What you need to do => Where the data below has the string "materials", return the whole line.

Raw data =>
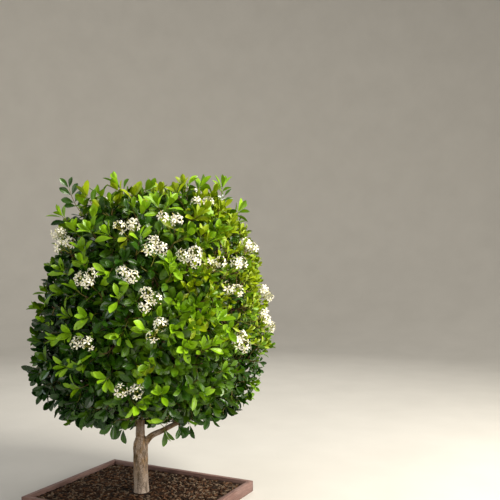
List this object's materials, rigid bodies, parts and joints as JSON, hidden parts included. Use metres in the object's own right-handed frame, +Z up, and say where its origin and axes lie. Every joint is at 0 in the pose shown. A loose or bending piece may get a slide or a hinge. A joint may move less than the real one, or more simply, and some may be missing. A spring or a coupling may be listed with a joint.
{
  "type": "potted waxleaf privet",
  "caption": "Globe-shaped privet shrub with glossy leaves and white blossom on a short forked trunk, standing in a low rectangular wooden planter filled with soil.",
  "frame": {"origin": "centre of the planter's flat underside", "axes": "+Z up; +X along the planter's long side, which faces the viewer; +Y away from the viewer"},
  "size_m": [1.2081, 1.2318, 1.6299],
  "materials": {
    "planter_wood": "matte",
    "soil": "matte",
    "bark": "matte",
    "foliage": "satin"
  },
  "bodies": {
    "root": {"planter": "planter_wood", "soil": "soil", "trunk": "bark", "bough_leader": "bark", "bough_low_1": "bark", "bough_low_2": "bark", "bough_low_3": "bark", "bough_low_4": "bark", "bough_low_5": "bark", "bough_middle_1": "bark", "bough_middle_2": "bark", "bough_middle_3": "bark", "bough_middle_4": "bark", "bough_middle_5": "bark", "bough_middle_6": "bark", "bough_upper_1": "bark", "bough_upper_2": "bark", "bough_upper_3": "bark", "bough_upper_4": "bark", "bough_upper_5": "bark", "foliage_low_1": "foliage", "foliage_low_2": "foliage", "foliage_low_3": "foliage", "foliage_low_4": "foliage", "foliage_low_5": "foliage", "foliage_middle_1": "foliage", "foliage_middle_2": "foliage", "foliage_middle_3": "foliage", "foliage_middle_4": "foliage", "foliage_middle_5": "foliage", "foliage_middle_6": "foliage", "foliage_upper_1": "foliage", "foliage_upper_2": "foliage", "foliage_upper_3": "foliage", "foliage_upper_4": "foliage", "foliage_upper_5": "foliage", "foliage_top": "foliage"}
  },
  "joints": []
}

---

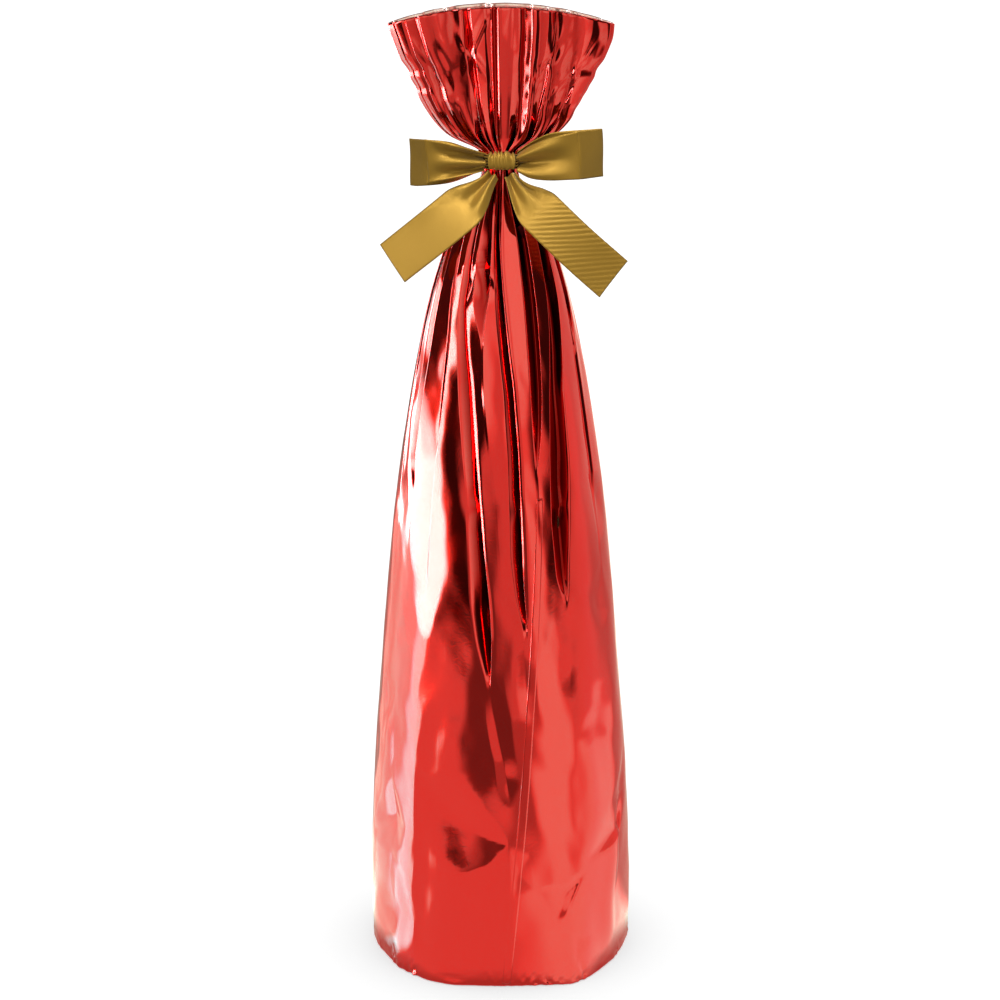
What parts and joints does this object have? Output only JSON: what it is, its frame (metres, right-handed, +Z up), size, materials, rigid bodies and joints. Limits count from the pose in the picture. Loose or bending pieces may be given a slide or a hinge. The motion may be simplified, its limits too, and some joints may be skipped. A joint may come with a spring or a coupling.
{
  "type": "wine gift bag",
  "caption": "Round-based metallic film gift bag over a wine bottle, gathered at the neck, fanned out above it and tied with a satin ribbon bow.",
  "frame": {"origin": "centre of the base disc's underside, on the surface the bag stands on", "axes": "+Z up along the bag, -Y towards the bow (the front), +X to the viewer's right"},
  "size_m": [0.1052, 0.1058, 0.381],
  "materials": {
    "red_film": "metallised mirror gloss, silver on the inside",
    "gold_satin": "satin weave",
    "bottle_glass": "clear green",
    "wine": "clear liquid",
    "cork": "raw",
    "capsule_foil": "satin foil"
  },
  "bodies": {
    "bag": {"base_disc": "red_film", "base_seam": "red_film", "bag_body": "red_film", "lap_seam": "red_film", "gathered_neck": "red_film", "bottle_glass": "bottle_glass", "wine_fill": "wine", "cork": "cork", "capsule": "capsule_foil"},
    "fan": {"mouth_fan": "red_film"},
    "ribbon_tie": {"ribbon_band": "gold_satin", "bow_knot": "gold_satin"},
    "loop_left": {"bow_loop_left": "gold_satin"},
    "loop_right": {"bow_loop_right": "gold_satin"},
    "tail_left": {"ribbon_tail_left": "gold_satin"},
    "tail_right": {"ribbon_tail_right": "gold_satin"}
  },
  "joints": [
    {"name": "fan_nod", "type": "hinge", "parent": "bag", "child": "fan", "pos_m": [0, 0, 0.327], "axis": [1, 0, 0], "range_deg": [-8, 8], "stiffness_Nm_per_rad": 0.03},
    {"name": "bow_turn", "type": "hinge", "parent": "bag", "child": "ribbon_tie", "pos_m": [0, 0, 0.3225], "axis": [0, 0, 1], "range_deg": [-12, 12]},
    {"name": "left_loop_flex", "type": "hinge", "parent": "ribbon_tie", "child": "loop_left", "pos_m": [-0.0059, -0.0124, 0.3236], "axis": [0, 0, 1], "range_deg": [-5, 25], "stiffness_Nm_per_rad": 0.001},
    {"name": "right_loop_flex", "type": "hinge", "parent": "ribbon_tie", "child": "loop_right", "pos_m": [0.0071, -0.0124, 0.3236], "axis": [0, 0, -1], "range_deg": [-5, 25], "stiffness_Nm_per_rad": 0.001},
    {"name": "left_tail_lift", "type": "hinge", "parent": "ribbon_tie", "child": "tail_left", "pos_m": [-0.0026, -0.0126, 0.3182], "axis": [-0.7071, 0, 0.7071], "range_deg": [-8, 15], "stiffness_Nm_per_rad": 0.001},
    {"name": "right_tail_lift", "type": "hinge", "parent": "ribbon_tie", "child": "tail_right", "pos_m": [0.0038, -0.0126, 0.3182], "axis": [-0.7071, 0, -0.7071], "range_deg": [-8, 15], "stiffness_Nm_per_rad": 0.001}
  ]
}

Solution to this task =>
List this object's materials, rigid bodies, parts and joints as JSON, hidden parts included. Use metres in the object's own right-handed frame, +Z up, and say where its origin and axes lie. Every joint is at 0 in the pose shown. A loose or bending piece may get a slide or a hinge. A joint may move less than the real one, or more simply, and some may be missing. A spring or a coupling may be listed with a joint.
  "materials": {
What parts and joints does this object have? Output only JSON: what it is, its frame (metres, right-handed, +Z up), size, materials, rigid bodies and joints. Limits count from the pose in the picture. Loose or bending pieces may be given a slide or a hinge. The motion may be simplified, its limits too, and some joints may be skipped. A joint may come with a spring or a coupling.
  "materials": {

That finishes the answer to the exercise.